Regarding the setup process. We have less than 2000 unique item numbers in our company, spread across 10 or so core products. Unfortunately, our previous inventory system kept these as flat BOM’s, so adding the data to tree those products for Fulcrum to understand took us a lot of time. Being based in New Zealand also didn’t help, as we needed a US-based Fulcrum team member to upload our data set each time we had another version to test. Due to the timezone differences, this was usually just a once per day operation whereas if the upload was possible via a user-facing page, we believe we could have been testing uploads multiple times per day. I wouldn’t be surprised if Fulcrum launch their own upload tool in the future just to take that load off their launch teams.

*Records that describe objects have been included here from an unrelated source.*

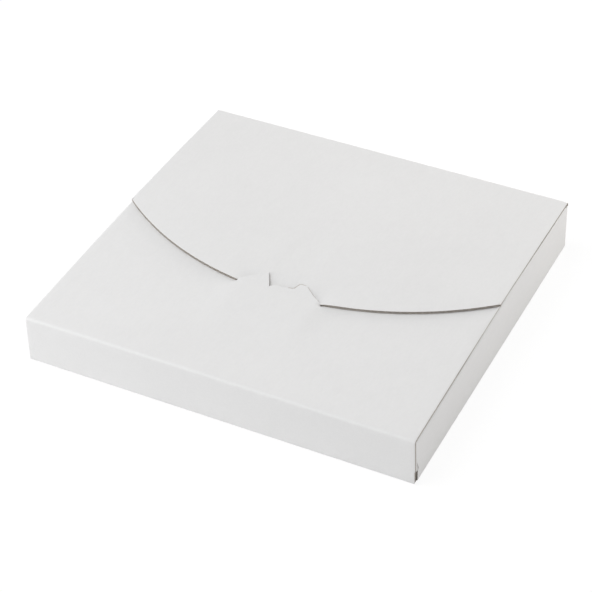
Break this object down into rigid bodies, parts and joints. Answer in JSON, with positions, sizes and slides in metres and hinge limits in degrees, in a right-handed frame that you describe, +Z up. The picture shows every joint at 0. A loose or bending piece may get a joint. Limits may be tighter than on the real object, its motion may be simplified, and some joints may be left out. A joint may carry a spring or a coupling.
{
  "type": "flat shipping box",
  "caption": "Flat square folded mailing box of white micro-flute board, closed by a curved top flap whose tongue locks in a shaped slit.",
  "frame": {"origin": "middle of the underside of the closed box, on the surface that it rests on", "axes": "+Z up, through the thin way of the box; -Y towards the front wall that carries the slit flap; +X to the right, along the back fold"},
  "size_m": [0.2, 0.197, 0.03],
  "materials": {
    "white_board": "uncoated white liner outside and inside, brown fluted medium at the cut edges"
  },
  "bodies": {
    "box": {"carton": "white_board"},
    "lid": {"back_flap": "white_board", "lock_tongue": "white_board"}
  },
  "joints": [
    {"name": "lid_fold", "type": "hinge", "parent": "box", "child": "lid", "pos_m": [0, 0.0985, 0.0282], "axis": [-1, 0, 0], "range_deg": [0, 175], "deforming": ["lock_tongue"]}
  ]
}
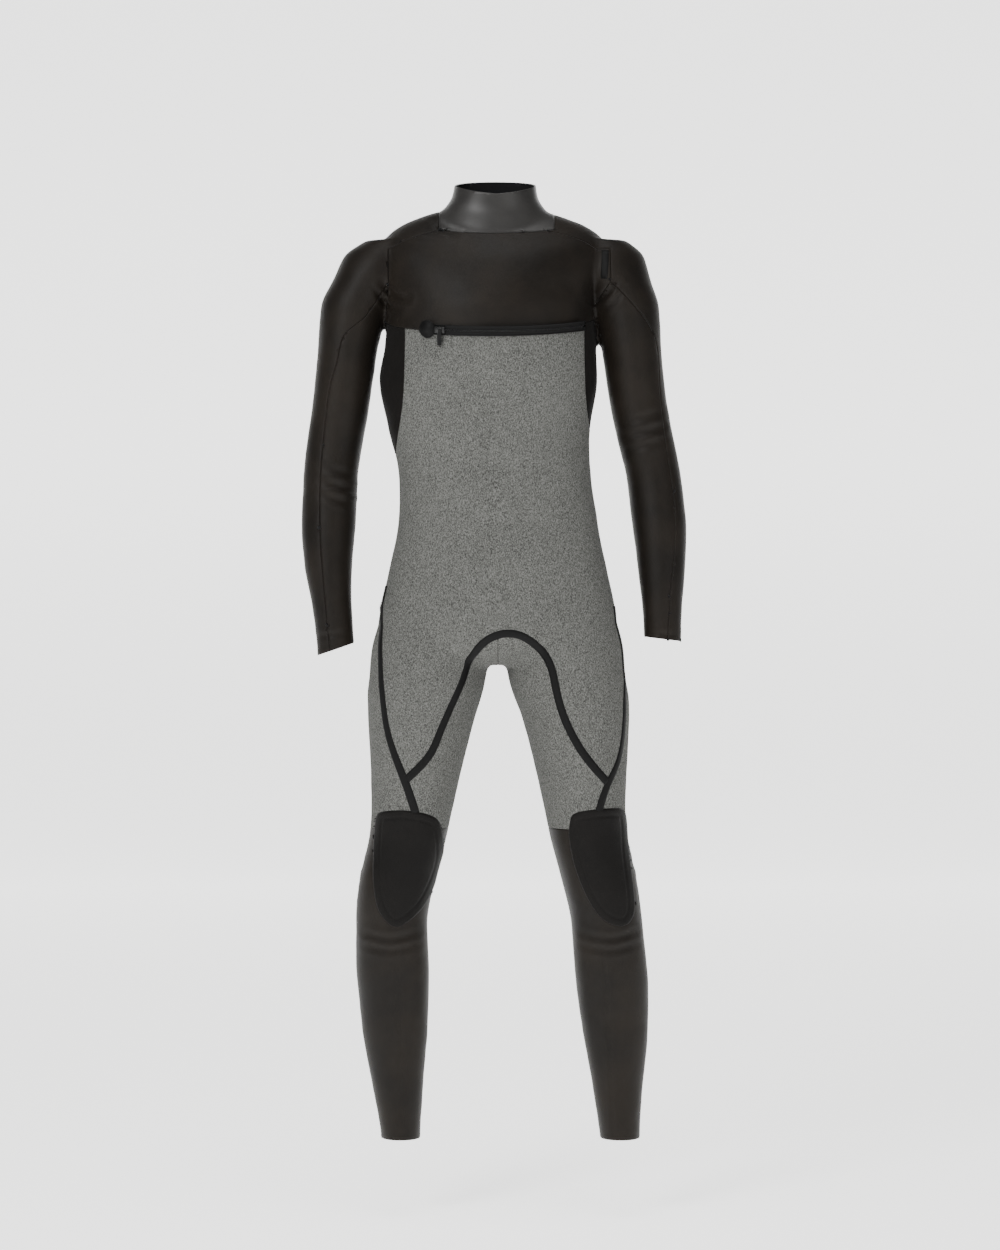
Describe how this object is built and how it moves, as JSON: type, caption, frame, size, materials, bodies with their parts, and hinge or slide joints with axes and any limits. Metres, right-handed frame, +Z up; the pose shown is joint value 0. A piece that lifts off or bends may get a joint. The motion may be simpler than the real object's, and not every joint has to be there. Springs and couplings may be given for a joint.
{
  "type": "full wetsuit",
  "caption": "Full-length chest-zip wetsuit standing in the shape of its wearer, with long sleeves, long legs, collar and knee pads.",
  "frame": {"origin": "middle of the wearer's shoulder line", "axes": "+Z up along the body, +X to the wearer's left, -Y to the wearer's front"},
  "size_m": [0.5987, 0.2449, 1.501],
  "materials": {
    "grey_heather": "heathered grey nylon jersey over neoprene foam",
    "black_jersey": "black nylon jersey over neoprene foam",
    "mesh_skin": "fine mesh-embossed rubber skin with a soft sheen",
    "smooth_skin": "smooth rubber skin, satin",
    "surface_tape": "flat matte rubber tape",
    "knee_print": "matte abrasion-resistant rubber print",
    "moulded_black": "moulded acetal, semi-matte"
  },
  "bodies": {
    "suit": {"front_panel": "grey_heather", "back_panel": "black_jersey", "seat_panel": "black_jersey", "inner_bib": "black_jersey", "crotch_arch_tape": "surface_tape", "zip_lower_tape": "surface_tape", "zip_lower_chain": "moulded_black", "left_shoulder_panel": "mesh_skin", "left_upper_sleeve": "mesh_skin", "left_elbow": "mesh_skin", "left_side_panel": "black_jersey", "left_inner_thigh": "grey_heather", "left_outer_thigh": "grey_heather", "left_back_thigh": "grey_heather", "left_thigh_tape": "surface_tape", "left_knee": "mesh_skin", "left_knee_pad": "knee_print", "right_shoulder_panel": "mesh_skin", "right_upper_sleeve": "mesh_skin", "right_elbow": "mesh_skin", "right_side_panel": "black_jersey", "right_inner_thigh": "grey_heather", "right_outer_thigh": "grey_heather", "right_back_thigh": "grey_heather", "right_thigh_tape": "surface_tape", "right_knee": "mesh_skin", "right_knee_pad": "knee_print"},
    "flap": {"chest_flap": "mesh_skin", "collar": "smooth_skin", "flap_edge_strip": "surface_tape", "zip_upper_tape": "surface_tape", "zip_upper_chain": "moulded_black", "zip_end_patch": "surface_tape"},
    "slider": {"zip_slider": "moulded_black"},
    "pull": {"zip_pull_tab": "moulded_black"},
    "left_lower_arm": {"left_forearm": "mesh_skin", "left_wrist_cuff": "mesh_skin"},
    "right_lower_arm": {"right_forearm": "mesh_skin", "right_wrist_cuff": "mesh_skin"},
    "left_lower_leg": {"left_shin": "mesh_skin", "left_calf": "mesh_skin", "left_ankle_cuff": "mesh_skin"},
    "right_lower_leg": {"right_shin": "mesh_skin", "right_calf": "mesh_skin", "right_ankle_cuff": "mesh_skin"}
  },
  "joints": [
    {"name": "flap_lift", "type": "hinge", "parent": "suit", "child": "flap", "pos_m": [0, 0.072, 0.058], "axis": [1, 0, 0], "range_deg": [-75, 0]},
    {"name": "zip_travel", "type": "hinge", "parent": "flap", "child": "slider", "pos_m": [-0.01, 0.07511, -0.10666], "axis": [0, -0.225, 0.9744], "range_deg": [0, 66]},
    {"name": "pull_flip", "type": "hinge", "parent": "slider", "child": "pull", "pos_m": [-0.08788, -0.11284, -0.14944], "axis": [0.9272, -0.365, -0.0843], "range_deg": [-90, 0]},
    {"name": "left_elbow_bend", "type": "hinge", "parent": "suit", "child": "left_lower_arm", "pos_m": [0.2391, -0.002, -0.345], "axis": [1, 0, 0], "range_deg": [-110, 0], "stiffness_Nm_per_rad": 0.3, "deforming": ["left_elbow"]},
    {"name": "right_elbow_bend", "type": "hinge", "parent": "suit", "child": "right_lower_arm", "pos_m": [-0.2554, -0.002, -0.345], "axis": [1, 0, 0], "range_deg": [-110, 0], "stiffness_Nm_per_rad": 0.3, "deforming": ["right_elbow"]},
    {"name": "left_knee_bend", "type": "hinge", "parent": "suit", "child": "left_lower_leg", "pos_m": [0.157, 0.008, -0.985], "axis": [1, 0, 0], "range_deg": [0, 110], "stiffness_Nm_per_rad": 0.8, "deforming": ["left_knee", "left_knee_pad"]},
    {"name": "right_knee_bend", "type": "hinge", "parent": "suit", "child": "right_lower_leg", "pos_m": [-0.1505, 0.008, -0.985], "axis": [1, 0, 0], "range_deg": [0, 110], "stiffness_Nm_per_rad": 0.8, "deforming": ["right_knee", "right_knee_pad"]}
  ]
}
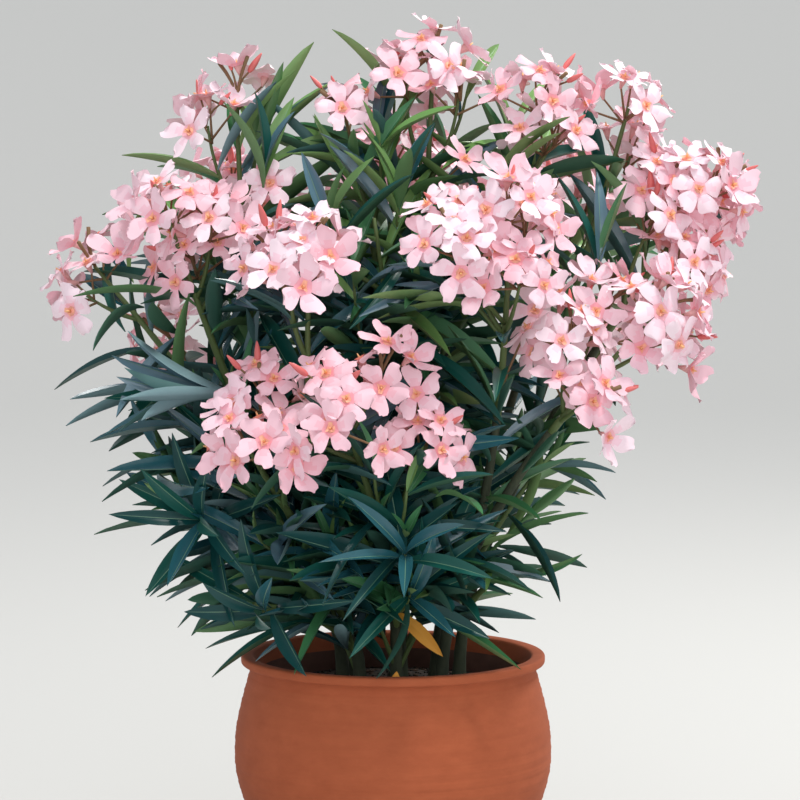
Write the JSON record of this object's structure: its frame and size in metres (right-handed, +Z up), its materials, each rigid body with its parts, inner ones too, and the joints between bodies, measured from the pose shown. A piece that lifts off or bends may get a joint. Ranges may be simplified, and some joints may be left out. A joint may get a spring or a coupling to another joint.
{
  "type": "potted oleander",
  "caption": "Oleander shrub in flower: leaning stems, lance-shaped leaves in whorls and domed heads of five-petalled flowers, in a squat round clay pot filled with compost.",
  "frame": {"origin": "middle of the pot's flat underside, at floor level", "axes": "+Z up out of the pot; the plant's pictured front looks along -Y, and its longer spread runs along X"},
  "size_m": [0.7053, 0.6195, 0.8875],
  "materials": {
    "terracotta": "matte fired clay",
    "compost": "matte, crumbly",
    "bark": "matte",
    "foliage": "satin leaves, matte pale pink petals"
  },
  "bodies": {
    "root": {"pot": "terracotta", "soil": "compost", "stem_left": "bark", "stem_front_left": "bark", "stem_front": "bark", "stem_front_right": "bark", "stem_right": "bark", "stem_middle": "bark", "stem_back_left": "bark", "stem_back": "bark", "stem_back_right": "bark", "bough_far_left": "bark", "bough_top_left": "bark", "bough_left_high": "bark", "bough_front_left_high": "bark", "bough_front_low_left": "bark", "bough_front_low": "bark", "bough_right_low": "bark", "bough_front_high": "bark", "bough_far_right": "bark", "bough_top_right": "bark", "bough_top_middle": "bark", "bough_top_inner_right": "bark", "bough_top_inner_left": "bark", "bough_back_left_high": "bark", "bough_back_left_middle": "bark", "bough_back_middle": "bark", "bough_back_high": "bark", "bough_back_right_high": "bark", "bough_back_right_middle": "bark", "mass_far_left": "foliage", "mass_top_left": "foliage", "mass_left_high": "foliage", "mass_left_sweep": "foliage", "mass_front_left_high": "foliage", "mass_front_low_left": "foliage", "mass_left_rosette": "foliage", "mass_low_left": "foliage", "mass_front_low": "foliage", "mass_front_low_right": "foliage", "mass_front_rosette": "foliage", "mass_right_low": "foliage", "mass_front_high": "foliage", "mass_right_spray": "foliage", "mass_far_right": "foliage", "mass_top_right": "foliage", "mass_low_right": "foliage", "mass_top_middle": "foliage", "mass_top_inner_right": "foliage", "mass_top_inner_left": "foliage", "mass_middle": "foliage", "mass_back_left_high": "foliage", "mass_back_left_middle": "foliage", "mass_back_left_low": "foliage", "mass_back_low": "foliage", "mass_back_middle": "foliage", "mass_back_high": "foliage", "mass_back_right_high": "foliage", "mass_back_right_middle": "foliage", "mass_back_right_low": "foliage"}
  },
  "joints": []
}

There are a lot of other unique “Fulcrum characteristics” in the platform, that we’re not used to experiencing in other more mature SAAS platforms, but thankfully these are decreasing weekly, and we look forward to the system eventually being simple, clear and robust enough for all our staff to understand and use without too much oversight.
Finally, the lack of quality user documentation due to the rapidly evolving platform also hindered our onboarding timeline as most information was learnt during our weekly meeting. While the meetings were good and I understand the reason behind the lack of docs so far, I was pleased to recently hear that user documentation is high on their priority list.
I thought we were going to be too custom and complex to fit Fulcrum, but I was blown away with what their team was able to do.
Fulcrum took our scheduling process that used to take our team three hours a day, and now only takes one person 20-30 minutes.
My husband and I were each working 60 hours a week, and didn’t have the time we wanted to spend with our kids. Now, we’re only working 30 hours and our revenue continues to increase. I didn’t think it was possible!